Professor Fraser of LMU Munich said that despite this, the research was certainly conducted “in a way that is becoming more of involving native speakers” and that such efforts were “laudable.”
“Overall, I’m glad that Meta has been doing this. More of this from companies like Google, Meta, and Microsoft, all of whom have substantial work in low resource machine translation, is great for the world,” said Fraser. “And of course some of the thinking behind why and how to do this is coming out of academia as well, as well as the training of most of the listed researchers.”
Fan said Meta attempted to preempt many of these social challenges by broadening the expertise they consulted on the project. “I think when AI is developing it’s often very engineering — like, ‘Okay, where are my computer science PhDs?
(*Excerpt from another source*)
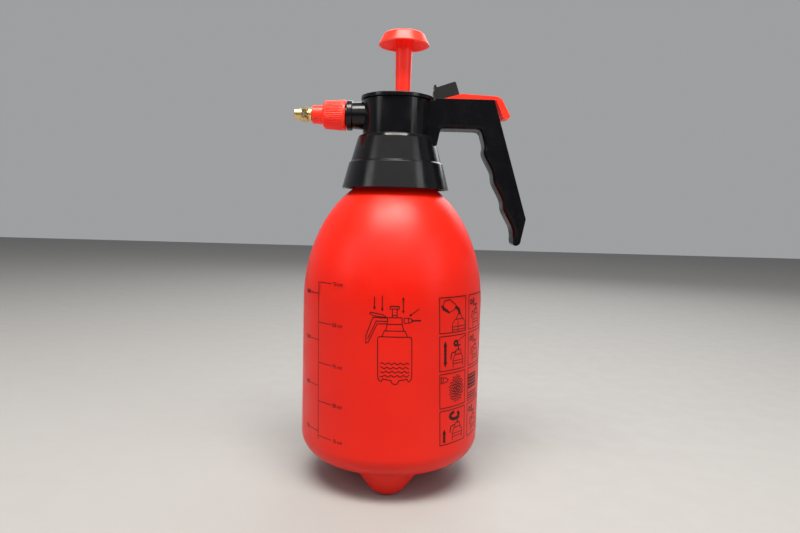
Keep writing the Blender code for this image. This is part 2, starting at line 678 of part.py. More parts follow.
def add_valve(root):
    """The spray valve that stands in the arm: body, gland, spring and the stem that opens it."""
    base = add_empty("valve_axis", (VALVE_X, 0, 0))
    base.parent = root
    bore, floor = 4 * MM, 1 * MM
    stroke = 2.6 * MM
    stem_low = VALVE_LOW + floor + stroke + GAP
    outline = [(0, VALVE_LOW), (VALVE_RADIUS, VALVE_LOW), (VALVE_RADIUS, VALVE_HIGH), (bore, VALVE_HIGH),
               (bore, VALVE_LOW + floor), (0, VALVE_LOW + floor)]
    body = add_object("valve_body", turned(outline, SMALL), base, material=pale_plastic)
    lie = (0, -math.pi / 2, 0)
    length = VALVE_X - PORT_END
    for k, side in enumerate((-1, 1)):
        place = (0, side * PORT_Y, PORT_Z)
        stub = disc(PORT_RADIUS, 3.2 * MM, length, 10)
        join(body, add_object(f"port_stub_{k}", stub, base, place, lie))
        hole = disc(0.8 * MM, 0, length + 3 * MM, 8)
        cut(body, add_object(f"port_hole_{k}", hole, base, place, lie))
    rim = 6.1 * MM
    nut = [(1.7 * MM, VALVE_HIGH + GAP), (rim, VALVE_HIGH + GAP), (rim, GLAND_HIGH), (1.7 * MM, GLAND_HIGH)]
    add_object("gland_nut", turned(nut, 6), base, material=brass)
    ring = tube(1.5 * MM, bore - 0.15 * MM, VALVE_HIGH - 1.4 * MM, VALVE_HIGH - 0.1 * MM, SMALL)
    add_object("gland_o_ring", ring, base, material=black_rubber)
    stem = [
        (0, stem_low),
        (1 * MM, stem_low),
        (1 * MM, stem_low + 1.4 * MM),
        (1.3 * MM, stem_low + 1.4 * MM),
        (1.3 * MM, SPRING_HIGH + GAP),
        (3.2 * MM, SPRING_HIGH + GAP),
        (3.2 * MM, STEM_TOP),
        (0, STEM_TOP),
    ]
    add_object("valve_stem", turned(stem, SMALL), base, material=brass)
    seal = tube(1.1 * MM, 3.2 * MM, stem_low + 0.1 * MM, stem_low + 1.2 * MM, SMALL)
    add_object("poppet_seal", seal, base, material=black_rubber)
    turns, wire, coil = 3.5, 0.35 * MM, 2.4 * MM
    steps = round(12 * turns)
    rise = SPRING_HIGH - SPRING_LOW - 2 * wire
    helix = []
    for k in range(steps + 1):
        angle = 2 * math.pi * turns * k / steps
        helix.append((coil * math.cos(angle), coil * math.sin(angle), SPRING_LOW + wire + rise * k / steps))
    add_object("valve_spring", swept(helix, wire, 6), base, material=steel)


def slope_z(x):
    """The height of the trigger's front slope."""
    return TRIGGER_FRONT[1] + (x - TRIGGER_FRONT[0]) * math.tan(SLOPE)


def add_trigger(root):
    """The long lever over the arm, with its hub, side skirts, lock slot and valve pad."""
    pivot = Vector((PIVOT_X, PIVOT_Z))

    def local(points):
        return [tuple(Vector(point) - pivot) for point in points]

    place = (PIVOT_X, 0, PIVOT_Z)
    skirt_end = 70 * MM
    outline = [TRIGGER_FRONT, TRIGGER_APEX, TRIGGER_REAR, TRIGGER_CORNER, TRIGGER_TAIL_OUT, TRIGGER_TAIL_IN]
    outline += [(77 * MM, 301.9 * MM), (skirt_end + 4 * MM, 302.2 * MM), (skirt_end, TRIGGER_SKIRT_Z)]
    outline += [(PIVOT_X + 4 * MM, PIVOT_Z - 1 * MM)]
    trigger = add_object("trigger", prism(local(outline), TRIGGER_WIDTH), root, place, material=red_plastic)
    hub = disc(PIVOT_HUB, -TRIGGER_WIDTH / 2, TRIGGER_WIDTH / 2, SMALL)
    join(trigger, add_object("trigger_hub", hub, root, place, (math.pi / 2, 0, 0)))

    top = [(PIVOT_X + 5.5 * MM, slope_z(PIVOT_X + 5.5 * MM) - TRIGGER_WALL),
           (TRIGGER_APEX[0], TRIGGER_APEX[1] - TRIGGER_WALL), (skirt_end, 303 * MM)]
    low = TRIGGER_SKIRT_Z - 6 * MM
    pocket = top + [(skirt_end, low), (PIVOT_X + 5.5 * MM, low)]
    inner = TRIGGER_WIDTH - 2 * 1.8 * MM
    cut(trigger, add_object("trigger_pocket", prism(local(pocket), inner), root, place))
    pad = disc(1.6 * MM, STEM_TOP + 0.5 * MM, TRIGGER_APEX[1] - 1 * MM, SMALL)
    join(trigger, add_object("valve_pad", pad, root, (VALVE_X, 0, 0)))
    slot = block((-0.9 * MM, -2.2 * MM, -6 * MM), (8.5 * MM, 2.2 * MM, 3 * MM))
    lock_place = (LOCK_X, 0, slope_z(LOCK_X))
    cut(trigger, add_object("lock_slot", slot, root, lock_place, (0, -SLOPE, 0)))
    hole = disc(PIN_RADIUS + 0.25 * MM, -TRIGGER_WIDTH, TRIGGER_WIDTH, SMALL)
    cut(trigger, add_object("hub_hole", hole, root, place, (math.pi / 2, 0, 0)))
    pin = disc(PIN_RADIUS, -11.5 * MM, 11.5 * MM, SMALL)
    add_object("trigger_pin", pin, root, place, (math.pi / 2, 0, 0), steel)


def add_lock_slider(root):
    """The slider on the trigger's front slope: thumb piece, neck through the slot, and foot."""
    place, turn = (LOCK_X, 0, slope_z(LOCK_X)), (0, -SLOPE, 0)
    thumb = [
        (-8.9 * MM, 0.4 * MM),
        (10.3 * MM, 0.4 * MM),
        (9.9 * MM, 9.9 * MM),
        (8.9 * MM, 10.8 * MM),
        (-5.4 * MM, 10.1 * MM),
        (-5.8 * MM, 12.3 * MM),
        (-7.3 * MM, 12.3 * MM),
        (-7.6 * MM, 8.3 * MM),
        (-9 * MM, 7.7 * MM),
    ]
    slider = add_object("lock_slider", prism(thumb, LOCK_WIDTH), root, place, turn, black_plastic)
    under = -TRIGGER_WALL - 0.6 * MM
    neck = block((0, -1.8 * MM, under - 1 * MM), (4.2 * MM, 1.8 * MM, 2 * MM))
    join(slider, add_object("slider_neck", neck, root, place, turn))
    foot = block((0, -4.5 * MM, under - 1.5 * MM), (4.2 * MM, 4.5 * MM, under))
    join(slider, add_object("slider_foot", foot, root, place, turn))


def add_nozzle(root):
    """The gasket, the knurled collar, and the brass stem, o-ring and cap, turned about -X."""
    line = add_empty("nozzle_axis", (0, 0, BARREL_Z))
    line.parent = root
    line.rotation_euler = (0, -math.pi / 2, 0)
    gasket_end = SPIGOT_END + 1.6 * MM
    gasket = tube(3 * MM, 8.6 * MM, SPIGOT_END + GAP, gasket_end, SMALL)
    add_object("nozzle_gasket", gasket, line, material=black_rubber)
    bore, front_wall, hole = 9.1 * MM, gasket_end + GAP, 3.6 * MM
    collar = [
        (bore, COLLAR_START),
        (COLLAR_RADIUS, COLLAR_START),
        (COLLAR_FRONT_RADIUS, COLLAR_STEP - 1.4 * MM),
        (COLLAR_FRONT_RADIUS - 1.6 * MM, COLLAR_STEP),
        (COLLAR_NOSE_RADIUS, COLLAR_STEP),
        (COLLAR_NOSE_RADIUS, COLLAR_END - 0.6 * MM),
        (COLLAR_NOSE_RADIUS - 0.6 * MM, COLLAR_END),
        (hole, COLLAR_END),
        (hole, front_wall),
        (bore, front_wall),
    ]
    add_object("nozzle_collar", turned(collar, MEDIUM), line, material=red_plastic)
    way, shank, shoulder, body = 1 * MM, hole - GAP, 5.4 * MM, 3.5 * MM
    stem_start, cone_start = front_wall + 1.1 * MM, NOZZLE_HEX_END + 0.6 * MM
    stem = [
        (way, stem_start),
        (shank, stem_start),
        (shank, COLLAR_END + 0.2 * MM),
        (shoulder, COLLAR_END + 0.2 * MM),
        (shoulder, NOZZLE_SHOULDER_END),
        (body, NOZZLE_SHOULDER_END),
        (body, cone_start),
        (way, cone_start + 1.6 * MM),
    ]
    add_object("nozzle_stem", turned(stem, SMALL), line, material=brass)
    groove_start, groove_end = NOZZLE_CAP_START + 1.4 * MM, NOZZLE_HEX_END - 1.4 * MM
    groove_radius, side = 4.7 * MM, 0.25 * MM
    ring = tube(body + 0.1 * MM, groove_radius - 0.15 * MM, groove_start + side, groove_end - side, SMALL)
    add_object("nozzle_o_ring", ring, line, material=black_rubber)
    nose, hex_radius = 4.55 * MM, 6.2 * MM
    outside = [
        (0, NOZZLE_CAP_START),
        (nose, NOZZLE_CAP_START),
        (nose, NOZZLE_REACH - 0.5 * MM),
        (nose - 0.5 * MM, NOZZLE_REACH),
        (0, NOZZLE_REACH),
    ]
    cap = add_object("nozzle_cap", turned(outside, 24), line, material=brass)
    hex_start = NOZZLE_CAP_START + 0.1 * MM
    join(cap, add_object("cap_hexagon", disc(hex_radius, hex_start, NOZZLE_HEX_END, 6), line))
    cap_bore, bore_end, orifice, past = 4 * MM, NOZZLE_REACH - 2.7 * MM, 0.6 * MM, 2 * MM
    inside = [
        (0, NOZZLE_CAP_START - past),
        (cap_bore, NOZZLE_CAP_START - past),
        (cap_bore, groove_start),
        (groove_radius, groove_start),
        (groove_radius, groove_end),
        (cap_bore, groove_end),
        (cap_bore, bore_end),
        (2 * MM, bore_end),
        (orifice, bore_end + 0.8 * MM),
        (orifice, NOZZLE_REACH - 1.2 * MM),
        (orifice + 1.2 * MM, NOZZLE_REACH),
        (orifice + 1.2 * MM, NOZZLE_REACH + past),
        (0, NOZZLE_REACH + past),
    ]
    cut(cap, add_object("cap_bore", turned(inside, 24), line))


def build():
    clear_scene()
    root = add_empty("bottle_axis", (AXIS_X, 0, 0))
    add_tank(root)
    add_neck_gasket(root)
    add_head_housing(root)
    add_top_cap(root)
    add_pump_cylinder(root)
    add_cylinder_foot(root)
    add_plunger(root)
    add_pipes(root)
    add_valve(root)
    add_trigger(root)
    add_lock_slider(root)
    add_nozzle(root)


build()
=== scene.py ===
"""The sprayer's finished surfaces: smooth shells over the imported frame, prints, materials and light."""

import math

import bmesh
import bpy
from mathutils import Matrix, Vector


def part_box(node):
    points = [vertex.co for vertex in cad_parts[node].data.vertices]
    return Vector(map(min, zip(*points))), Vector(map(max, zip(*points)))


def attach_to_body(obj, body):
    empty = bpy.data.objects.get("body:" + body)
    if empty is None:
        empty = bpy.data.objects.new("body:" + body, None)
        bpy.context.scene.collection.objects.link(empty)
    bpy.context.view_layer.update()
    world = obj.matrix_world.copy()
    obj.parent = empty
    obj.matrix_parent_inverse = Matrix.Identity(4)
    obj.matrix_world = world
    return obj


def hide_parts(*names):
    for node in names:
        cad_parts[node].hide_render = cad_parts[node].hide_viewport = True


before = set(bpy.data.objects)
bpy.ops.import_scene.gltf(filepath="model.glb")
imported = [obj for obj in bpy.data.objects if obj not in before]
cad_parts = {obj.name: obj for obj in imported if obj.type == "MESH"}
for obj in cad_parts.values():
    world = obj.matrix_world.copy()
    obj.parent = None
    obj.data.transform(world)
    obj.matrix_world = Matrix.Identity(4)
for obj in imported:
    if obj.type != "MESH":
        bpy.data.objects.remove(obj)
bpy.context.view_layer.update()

MM = 0.001
SKIN = 0.12 * MM

# Places and sizes read from the frame.
tank_low, tank_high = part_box("tank")
AXIS_X = (tank_low.x + tank_high.x) / 2
TANK_R = (tank_high.y - tank_low.y) / 2
LIP_Z = tank_high.z
head_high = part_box("head_housing")[1]
HANDLE_X = head_high.x - AXIS_X
ARM_TOP = head_high.z
ARM_WIDTH = 25 * MM
cap_low, cap_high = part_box("top_cap")
CAP_R, CAP_TOP = (cap_high.y - cap_low.y) / 2, cap_high.z
knob_low, knob_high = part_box("pump_knob")
PUMP_X = (knob_low.x + knob_high.x) / 2
KNOB_R, KNOB_TOP = (knob_high.y - knob_low.y) / 2, knob_high.z
rod_low, rod_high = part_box("pump_rod")
collar_low, collar_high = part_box("nozzle_collar")
BARREL_Z = (collar_low.z + collar_high.z) / 2
COLLAR_R = (collar_high.z - collar_low.z) / 2
TIP_END = AXIS_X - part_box("nozzle_cap")[0].x
lever_low, lever_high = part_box("trigger")
slider_low, slider_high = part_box("lock_slider")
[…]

Let’s get together and build it just because we can.’ But actually, for this, we worked with linguists, sociologists, and ethicists,” she said. “And I think this kind of interdisciplinary approach focuses on the human problem. Like, who wants this technology to be built? How do they want it to be built? How are they going to use it?”
Just as important, says Fan, is the decision to open-source as many elements of the project as possible — from the model to the evaluation dataset and training code — which should help redress the power imbalance inherent in a corporation working on such an initiative. Meta also offers grants to researchers who want to contribute to such translation projects but are unable to finance their own projects.
“I think that’s really, really important, because it’s not like one company will be able to holistically solve the problem of machine translation,” said Fan. “It’s everyone — globally — and so we’re really interested in supporting these types of community efforts.”